# How do you display your ribbons



## StaceyRosado (Oct 5, 2007)

It was so much fun to get ribbons at the show last year...then Angie received Grand Champion Junior doe and I have the big ribbon hanging in my room.....but no one but me or my mom comes into my room.

I was going through my binder with all the goat stuff when Ashely was here and my mom said "you should hang those ribbons up in your barn"


so I got to thinking how does everyone else show off their ribbons? I dotn want the big one to get soiled or ruined in the barn so I need ideas on how to keep it clean.

Do you ever take your previous show ribbons to the next years shows??


----------



## goathappy (Oct 5, 2007)

I have mine hanging in my room right now, but I've seen breeders who have them hung up in their milk room, or in a clean non goat area of their barn. The ones with them hanging in the barn have them on a bulliten board(with the cork back) with a sheet of clear plastic over the top. The ribbons still looked nice even though some of them were quite old.


----------



## toth boer goats (Jul 20, 2008)

Mine ...are just placed ...in a box......that way... they shouldn't get dusty.... :wink: :greengrin:


----------



## AlaskaBoers (May 7, 2008)

mine are on my wall...


----------



## StaceyRosado (Oct 5, 2007)

oh nice


----------



## SDK (Jun 26, 2008)

wow.. i feel like a jerk.. but i throw mine i a tote tub

not too big on bragging and trying to be a "showoff".. i mean.. you get waht you get.. i bought my first goat from a breeder who had tons of ribbons everywhere and the doe was as far from being anything near a ribbon winner.. i got laughed out of a showring with it!

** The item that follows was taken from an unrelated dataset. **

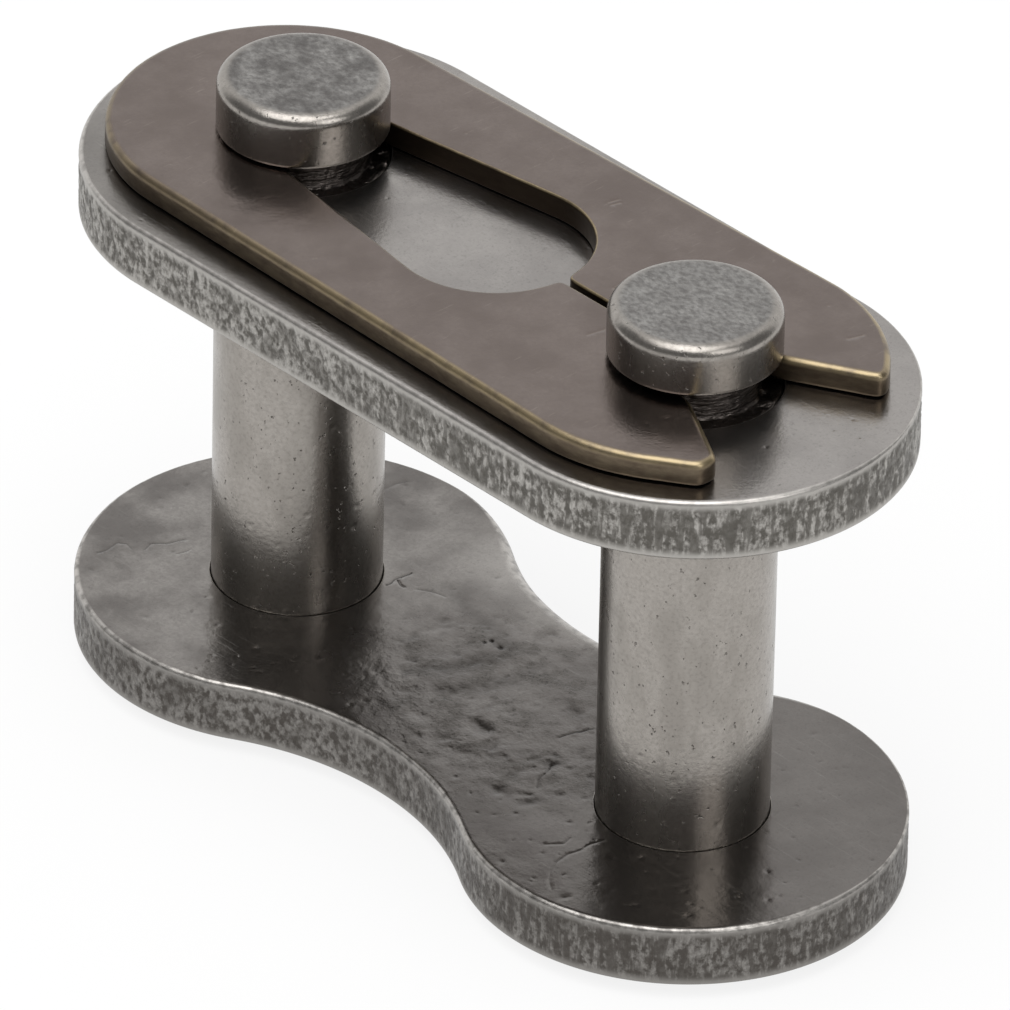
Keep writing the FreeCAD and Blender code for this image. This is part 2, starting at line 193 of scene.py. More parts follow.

and my best does and buck right now are from breeders who didn't have they're big fan fare out



i DO have my reserve 4h champion market wether ribbon out.. but that's because it's jelani's... and he was absolutely fantastic.. and is now tacos


----------



## Shantarskiye (Apr 15, 2009)

I scrapbook mine


----------



## sweetgoats (Oct 18, 2007)

My daughter use to put them on the wall, but pretty soon that was all that was on the wall. Now oh I think she just has them in a trunk. At last count two years ago she had over 600 ribbons. I wish she would at least hang her Premier Breeder, Premier Exhibitor, and the Grand Champion and reserve Champion stuff. She saiid no I do not need to have more stuff to dust.


----------



## kelebek (Oct 5, 2007)

<-------------- Wishes I had just one to hang


----------



## RunAround (Feb 17, 2008)

Same here Allison. :tears: 

But when I had ribbons from my horse showing days I would hang them in my room on my wall. Once I ran out of room they went in a box. lol


----------



## RowdyKidz (Apr 2, 2009)

toth boer goats said:


> Mine ...are just placed ...in a box......that way... they shouldn't get dusty.... :wink: :greengrin:


Same here!


----------



## StaceyRosado (Oct 5, 2007)

but what good are they in a box :shrug: no one can see them and they just take up space.

Unless do you take them out later for something? DO you send them with buyers?


----------



## SDK (Jun 26, 2008)

i usually give important ribbons to buyers


----------



## rebelshope (Sep 21, 2008)

I don't have any ribbons, but I always thought this was a neat idea:
http://www.ribbonquilts.com/
http://www.distinctivedesignsbydiana.com/horseshowribbonq.html


----------